# Stated problem
Write out, word for word, only the data from its first line to the line containing "RELIEF_RAMP = 0.1".

>> begin Given material

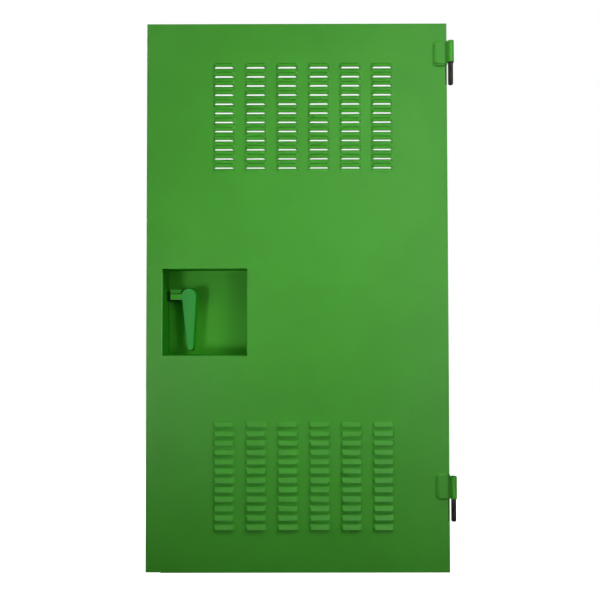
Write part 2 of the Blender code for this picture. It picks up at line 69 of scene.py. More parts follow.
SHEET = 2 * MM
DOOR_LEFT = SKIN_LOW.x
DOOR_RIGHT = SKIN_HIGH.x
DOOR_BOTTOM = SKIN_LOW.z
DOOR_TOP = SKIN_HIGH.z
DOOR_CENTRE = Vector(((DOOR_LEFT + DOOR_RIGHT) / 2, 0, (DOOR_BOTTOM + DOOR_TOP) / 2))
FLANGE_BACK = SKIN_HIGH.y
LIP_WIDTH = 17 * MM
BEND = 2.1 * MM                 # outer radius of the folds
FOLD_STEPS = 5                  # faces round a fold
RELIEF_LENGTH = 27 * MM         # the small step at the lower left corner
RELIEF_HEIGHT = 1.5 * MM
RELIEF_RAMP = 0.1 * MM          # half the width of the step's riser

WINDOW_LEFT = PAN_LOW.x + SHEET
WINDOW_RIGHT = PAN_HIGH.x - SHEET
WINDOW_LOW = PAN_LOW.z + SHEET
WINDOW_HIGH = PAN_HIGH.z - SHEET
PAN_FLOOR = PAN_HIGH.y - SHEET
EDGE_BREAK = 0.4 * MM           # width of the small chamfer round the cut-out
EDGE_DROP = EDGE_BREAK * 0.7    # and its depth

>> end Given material

# Result of this task
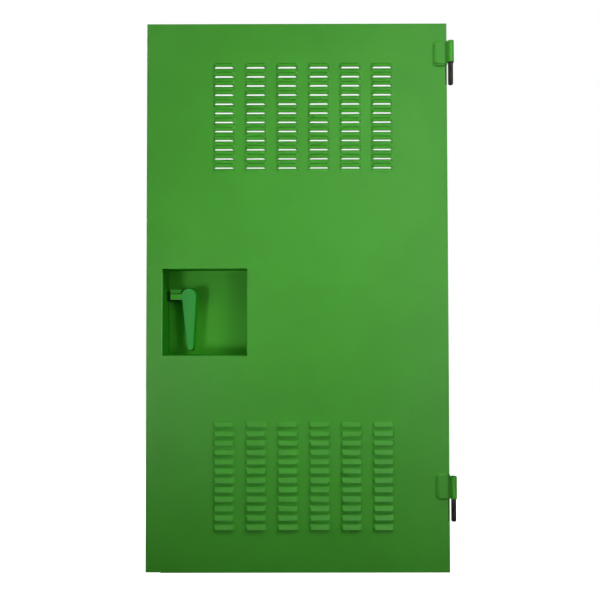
Write part 2 of the Blender code for this picture. It picks up at line 69 of scene.py. More parts follow.
SHEET = 2 * MM
DOOR_LEFT = SKIN_LOW.x
DOOR_RIGHT = SKIN_HIGH.x
DOOR_BOTTOM = SKIN_LOW.z
DOOR_TOP = SKIN_HIGH.z
DOOR_CENTRE = Vector(((DOOR_LEFT + DOOR_RIGHT) / 2, 0, (DOOR_BOTTOM + DOOR_TOP) / 2))
FLANGE_BACK = SKIN_HIGH.y
LIP_WIDTH = 17 * MM
BEND = 2.1 * MM                 # outer radius of the folds
FOLD_STEPS = 5                  # faces round a fold
RELIEF_LENGTH = 27 * MM         # the small step at the lower left corner
RELIEF_HEIGHT = 1.5 * MM
RELIEF_RAMP = 0.1 * MM          # half the width of the step's riser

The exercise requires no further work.